During our 14 days on the trekking route to Everest Base Camp we stayed in Lukla, Phakding, Namche Bazaar, Pangboche, Dingboche, Lobuche, Gorak Shep, and Pherice for one or more nights along the way. We rode on one of the coolest and scariest flights you’ll ever see from Kathmandu to Lukla where the runway is cut into a cliff and ends abruptly at a brick wall. We walked and climbed 44,000 gross vertical feet round-trip and 8,600 net vertical feet one-way from Lukla to Everest Base Camp. We reached a maximum elevation of right around 18,000 feet where the atmosphere contains 45% of the oxygen that it does at sea level. We suffered the traditional headaches, coughing, lack of appetite, lack of energy, dizzyness, numbness, tingling, and diarea common with high altitude trekking. We reached Everest Base Camp on May 22nd 2009 at 12:20PM Nepali Local Time and returned to Gorak Shep that evening through a light blizzard of snow, ice, and clouds (we spent nine hours total on the trail that day). The following day as we descended to Pherice we heard word of 10 feet of snow that had fallen on Everest Base Camp immediately after we left putting all of the season-end camp breakdown and transport on hold because the yaks and porters couldn’t pass the trails.
For the best stories from the trip you’ll have to grab me in person. There are just too many to write down. Everyone else in our crew kept journals along the way but as Sarah always says I have a “memory like a steel trap” so I opted to spend my free time sleeping, reading, and listening to my iPod. Mostly sleeping. And additionally, I have a strong philosophy against writing down stories immediately when they happen. In these cases you’re apt to forget to include all of the great details that didn’t quite happen. These types of stories don’t get any better over time and therefore are far less interesting than their ever-improving counterparts. Those are the stories I like to tell. It’s worth mentioning that Big Fish is one of my most favorite movies of all times. That guy knows how to tell a story.
Anyway, to save countless thousands of words, I’ve titled and organized pictures from our trip and grouped them by segment. I hope you’ll take a look: Mt. Everest Base Camp Trek Pictures on Flickr.
As an aside, on the trip I was able to read a few books. Specifically Three Cups of Tea by Greg Mortensen and The Diamond as Big as the Ritz and Other Short Stories by F. Scott Fitzgerald. I tried like hell to get through The 80/20 Principle but I just couldn’t do it. I am permanantly stuck on page 30. When a book puts its own conclusion on the cover and you immediately identify with it, it becomes hard to want to spend 280 pages reconfirming it to yourself via someone else’s irrelevant examples. Maybe I’ll try this one again later.

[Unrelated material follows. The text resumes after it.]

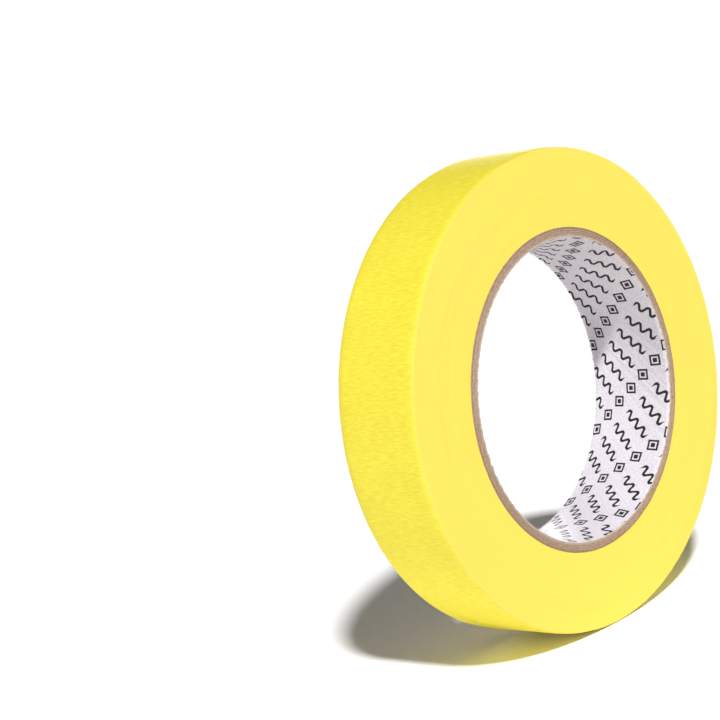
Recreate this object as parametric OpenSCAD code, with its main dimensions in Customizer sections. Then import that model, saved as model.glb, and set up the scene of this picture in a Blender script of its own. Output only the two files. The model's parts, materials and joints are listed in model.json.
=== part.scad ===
// Roll of crepe paper masking tape, standing on its edge.
//
// A core of spirally wound kraft board plies, lined with white paper, carries the
// wound tape. The last half turn is drawn as the tape's two layers, the paper backing
// and the adhesive under it. It runs over the top of the roll to the peel line, where
// the free end starts: it lies on the turn below as far as the cut edge, and lifts
// about the peel line.
//
// Millimetres, +Z up, the roll's axis along Y. The origin is on the floor under the
// middle of the roll. Directions around the axis are angles from +X towards +Z.

/* [Roll] */
// Inside diameter of the core
bore_d = 76.2; // [74:0.1:80]
// Outside diameter over the last turn
roll_d = 121.4; // [95:0.1:150]
// Width of the tape and of its core
tape_w = 24.6; // [18:0.1:50]

/* [Core] */
// Thickness of the white liner
liner_t = 0.25; // [0.15:0.05:0.4]
// Thickness of one kraft ply
ply_t = 0.45; // [0.3:0.05:0.6]
// Number of kraft plies
ply_count = 5; // [3:1:7]
// Slant of the butt seams away from the roll's axis
seam_slant = 45; // [30:1:55]
// Gap left open at a butt seam
seam_gap = 0.2; // [0.1:0.05:0.4]
// Direction of the liner's seam
liner_seam = 157; // [90:1:270]
// Step from one ply's seam to the next ply's
seam_step = 68; // [20:1:160]

/* [Tape] */
// Thickness of the crepe paper backing
backing_t = 0.11; // [0.08:0.01:0.2]
// Thickness of the adhesive
adhesive_t = 0.03; // [0.02:0.01:0.06]

/* [Free end] */
// Direction of the cut edge
cut_angle = 50; // [20:1:60]
// Length of the free end
free_len = 32; // [15:1:40]
// Gap between the free end and the turn below it
free_gap = 0.05; // [0.05:0.01:0.2]

/* [Hidden] */
PLY_NODES = [for (i = [1:ply_count]) str("core_ply_", i)];
TAPE_NODES = [
  "wound_tape", "last_wrap_backing", "last_wrap_adhesive", "free_end_backing", "free_end_adhesive"
];
$fn = 180;

liner_r = bore_d / 2 + liner_t;
core_r = liner_r + ply_count * ply_t;
tape_t = backing_t + adhesive_t;

// The tape's outline is a spiral. It is drawn as two half circles with their centres
// shifted a quarter of the tape's thickness to either side of the axis. They meet
// smoothly opposite the cut edge and leave a step of one thickness at it.
shift = tape_t / 4;
last_r = roll_d / 2 - shift;
lower_r = roll_d / 2 - 3 * shift;
axis_z = lower_r + shift * sin(cut_angle);

// The free end folds about the line where its outer face meets the peel line. Both
// ends that meet there stop a little short of it, so the free end swings clear.
end_gap = 0.05;
peel_angle = cut_angle + free_len / last_r * 180 / PI;
end_gap_angle = end_gap / last_r * 180 / PI;

KRAFT = [0.66, 0.53, 0.46];
TAPE_YELLOW = [0.98, 0.91, 0.32];
ADHESIVE = [0.93, 0.86, 0.52];

// Turns a shape drawn about the Z axis onto the roll's own axis
module on_roll_axis() {
  translate([0, 0, axis_z]) rotate([90, 0, 0]) children();
}

// Ring of a rectangular section, as wide as the tape
module ring(r_in, r_out) {
  difference() {
    cylinder(h = tape_w, r = r_out, center = true);
    cylinder(h = 2 * tape_w, r = r_in, center = true);
  }
}

// Slot along a butt seam, through the wall on one side of the axis only
module seam_slot(direction, r_out) {
  slot_len = 3 * tape_w / cos(seam_slant);
  rotate([0, 0, direction])
    rotate([seam_slant, 0, 0])
      translate([0, -seam_gap / 2, -slot_len / 2])
        cube([r_out + 1, seam_gap, slot_len]);
}

// One layer of the core: a strip wound on a slant, whose edges meet at a butt seam
module core_layer(r_in, r_out, seam_direction) {
  on_roll_axis() difference() {
    ring(r_in, r_out);
    seam_slot(seam_direction, r_out);
  }
}

// Part of a ring about a centre that is moved off the roll's axis, towards the cut
module arc_band(r_in, r_out, from, to, offset) {
  translate(offset * [cos(cut_angle), sin(cut_angle), 0])
    rotate([0, 0, from])
      rotate_extrude(angle = to - from)
        translate([r_in, -tape_w / 2])
          square([r_out - r_in, tape_w]);
}

// A layer of the last half turn, from one direction to another. Depth is the distance
// of the layer's two faces under the outside of the tape.
module outer_layer(depth_in, depth_out, from, to, proud = 0) {
  on_roll_axis()
    arc_band(last_r - depth_in + proud, last_r - depth_out + proud, from, to, shift);
}

module core_liner() {
  color("whitesmoke") core_layer(bore_d / 2, liner_r, liner_seam);
}

module core_ply(i) {
  r_in = liner_r + (i - 1) * ply_t;
  color(KRAFT) core_layer(r_in, r_in + ply_t, liner_seam + i * seam_step);
}

// All the turns under the last half turn, and the lower half turn before it
module wound_tape() {
  inner_r = core_r - 1;
  color(TAPE_YELLOW) on_roll_axis() difference() {
    union() {
      arc_band(inner_r, last_r - tape_t, cut_angle, cut_angle + 180, shift);
      arc_band(inner_r, lower_r, cut_angle + 180, cut_angle + 360, -shift);
    }
    cylinder(h = 2 * tape_w, r = core_r, center = true);
  }
}

module last_wrap_backing() {
  color(TAPE_YELLOW) outer_layer(backing_t, 0, peel_angle + end_gap_angle, cut_angle + 180);
}

module last_wrap_adhesive() {
  color(ADHESIVE) outer_layer(tape_t, backing_t, peel_angle + end_gap_angle, cut_angle + 180);
}

module free_end_backing() {
  color(TAPE_YELLOW) outer_layer(backing_t, 0, cut_angle, peel_angle - end_gap_angle, free_gap);
}

module free_end_adhesive() {
  color(ADHESIVE) outer_layer(tape_t, backing_t, cut_angle, peel_angle - end_gap_angle, free_gap);
}

core_liner();
for (i = [1:ply_count]) {
  core_ply(i);
}
wound_tape();
last_wrap_backing();
last_wrap_adhesive();
free_end_backing();
free_end_adhesive();
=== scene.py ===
"""Roll of crepe paper masking tape: the visual model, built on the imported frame.

Metres, +Z up, the roll's axis along Y. Directions around the axis are angles in radians
from +X towards +Z, and they grow along the tape from its cut edge inwards.
"""

import json
import math

import bpy
import numpy as np
from mathutils import Matrix, Vector


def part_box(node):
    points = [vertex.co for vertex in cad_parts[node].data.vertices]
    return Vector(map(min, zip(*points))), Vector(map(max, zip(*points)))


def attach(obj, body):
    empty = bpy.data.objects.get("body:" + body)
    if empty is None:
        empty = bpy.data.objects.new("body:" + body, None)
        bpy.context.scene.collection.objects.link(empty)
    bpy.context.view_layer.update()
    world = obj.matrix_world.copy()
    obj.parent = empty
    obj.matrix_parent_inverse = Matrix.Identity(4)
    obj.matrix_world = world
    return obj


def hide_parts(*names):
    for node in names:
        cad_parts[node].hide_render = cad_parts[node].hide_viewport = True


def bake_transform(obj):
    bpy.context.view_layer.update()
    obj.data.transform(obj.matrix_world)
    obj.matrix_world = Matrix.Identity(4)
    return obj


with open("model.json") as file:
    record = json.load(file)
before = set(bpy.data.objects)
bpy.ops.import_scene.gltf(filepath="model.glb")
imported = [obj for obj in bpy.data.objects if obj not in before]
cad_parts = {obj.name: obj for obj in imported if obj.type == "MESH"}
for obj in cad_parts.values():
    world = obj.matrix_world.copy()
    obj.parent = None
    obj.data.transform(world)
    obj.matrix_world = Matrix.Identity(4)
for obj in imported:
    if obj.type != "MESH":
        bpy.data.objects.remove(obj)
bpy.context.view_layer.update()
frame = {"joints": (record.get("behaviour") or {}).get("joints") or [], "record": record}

MM = 0.001
TURN = 2 * math.pi


# ---------------------------------------------------------------- sizes from the frame


def node_radius(node):
    """Outside radius of a ring-shaped CAD node."""
    low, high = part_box(node)
    return (high[0] - low[0]) / 2


BORE = next(mount for mount in frame["record"]["mounts"] if mount["name"] == "core_bore")
AXIS_Z = BORE["pos_m"][2]
BORE_R = BORE["dims"]["r_mm"] * MM
WIDTH = BORE["dims"]["length_mm"] * MM
PLY_NODES = [f"core_ply_{i}" for i in range(1, 6)]
LINER_R = node_radius("core_liner")
PLY_R = [node_radius(node) for node in PLY_NODES]
CORE_R = PLY_R[-1]

# The tape's two layers, and the gap under its free end in the CAD
BACKING_T = 0.11 * MM
ADHESIVE_T = 0.03 * MM
TAPE_T = BACKING_T + ADHESIVE_T
FREE_GAP = 0.05 * MM

# The line that the free end peels from, and the cut edge that it ends in
PEEL_LINE = Vector(frame["joints"][0]["pos_m"])
PEEL_ANGLE = math.atan2(PEEL_LINE.z - AXIS_Z, PEEL_LINE.x)
PEEL_R = math.hypot(PEEL_LINE.x, PEEL_LINE.z - AXIS_Z) - FREE_GAP
CUT_ANGLE = math.acos(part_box("free_end_backing")[1][0] / PEEL_R)
OUTER_R = PEEL_R + TAPE_T * (PEEL_ANGLE - CUT_ANGLE) / TURN

# The core's butt seams: where the liner's is, the step to each next ply's, their slant
# away from the roll's axis and the gap they leave
LINER_SEAM = math.radians(157)
SEAM_STEP = math.radians(68)
SEAM_SLANT = math.radians(45)
SEAM_GAP = 0.2 * MM

# The outer turn is a piece of its own from the cut edge to here, close to the floor
OUTER_TURN_END = math.radians(255)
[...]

Again, thanks to the Preation team, Ryan, Neil, Greg, Lee, Lynn, Phil, and Debbie for allowing me to be out of the country and completely disconnected from email and phone for an entire month in order to accomplish this goal. On the iContact side as well Ryan, Tim, our VP Team, and the Board of Directors all supported me from day one. I’m incredibly lucky to have such supportive co-workers and friends. And also Sarah, who after spending the last eight years together was kind enough (or possibly just mad enough) to let me jet off to Southeast Asia without her to do some backpacking with the boys for 29 days.
Thanks again to all. I’m glad to be home.